Whether you're organizing a leadership summit, a culture-building offsite, or a high-stakes planning retreat, the right location is out there. The difference between finding it and settling for something that almost works comes down to how clearly you define what you're looking for before the search begins. Use the scorecard, conduct the site visit, and give your team the environment they deserve.
FAQs
- What makes a great company retreat location?
The best company retreat locations combine strong meeting infrastructure — adequate space, reliable AV, and flexible catering — with an environment that creates psychological distance from the daily office routine. Accessibility for your attendee base, on-site or nearby lodging, and a venue team experienced with corporate formats are consistently the most important factors, regardless of retreat type or size.
- How far in advance should we book corporate retreat venues?

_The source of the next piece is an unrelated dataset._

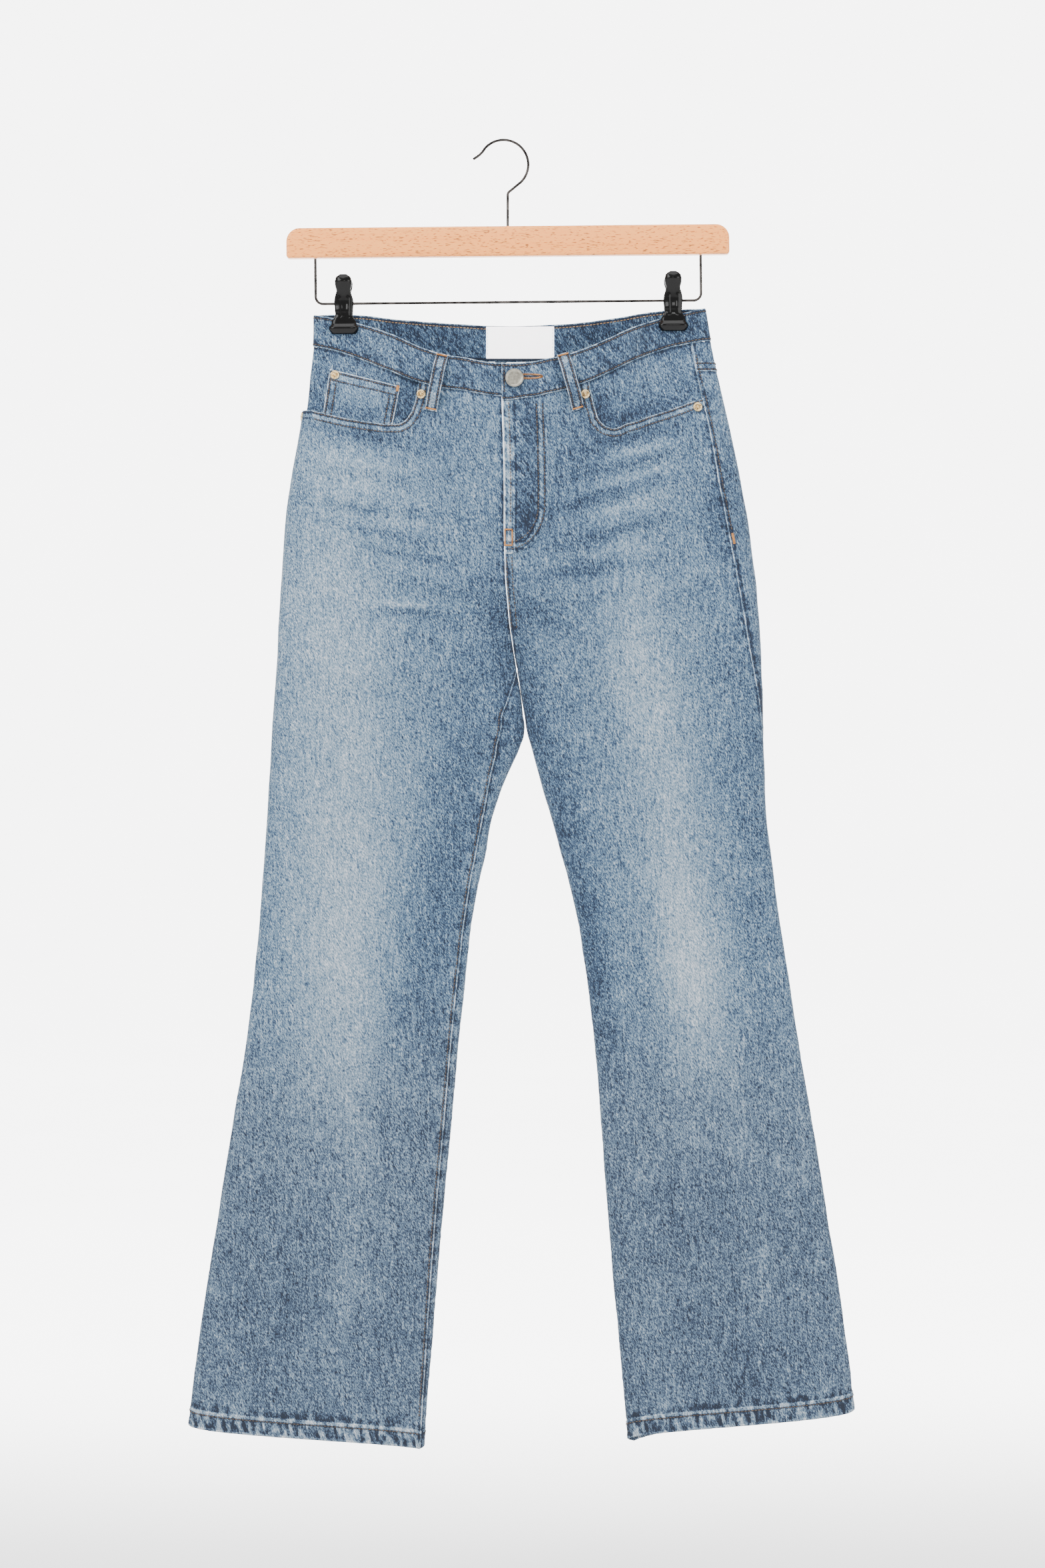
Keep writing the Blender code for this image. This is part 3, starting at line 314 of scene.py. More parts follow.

For a group of 20 or more attendees, aim to book your venue at least four to six months in advance — and up to 12 months out for peak seasons, holiday periods, or exclusive-use properties with limited availability. Popular company retreat locations book quickly, particularly in spring and fall, when corporate retreat demand is highest.
- What is a typical per-person budget for a corporate retreat?
Per-person costs vary significantly by venue type, location, and retreat length. A one-day corporate offsite at a conference hotel typically runs between $150 and $400 per person including meals and AV. Multi-day retreats with on-site lodging can range from $300 to $1,500+ per person depending on the property tier and program complexity. Always request an itemized proposal and budget for AV surcharges, F&B minimums, and resort fees separately.
- Should we choose a company retreat location near our headquarters?
Proximity to headquarters is convenient but not always ideal. Locations that are too close — particularly within the same city — make it easier for attendees to mentally stay in "work mode" or leave early. A distance of one to three hours by car or a short direct flight is often the sweet spot: far enough to feel like a genuine departure from routine, close enough to keep travel stress minimal.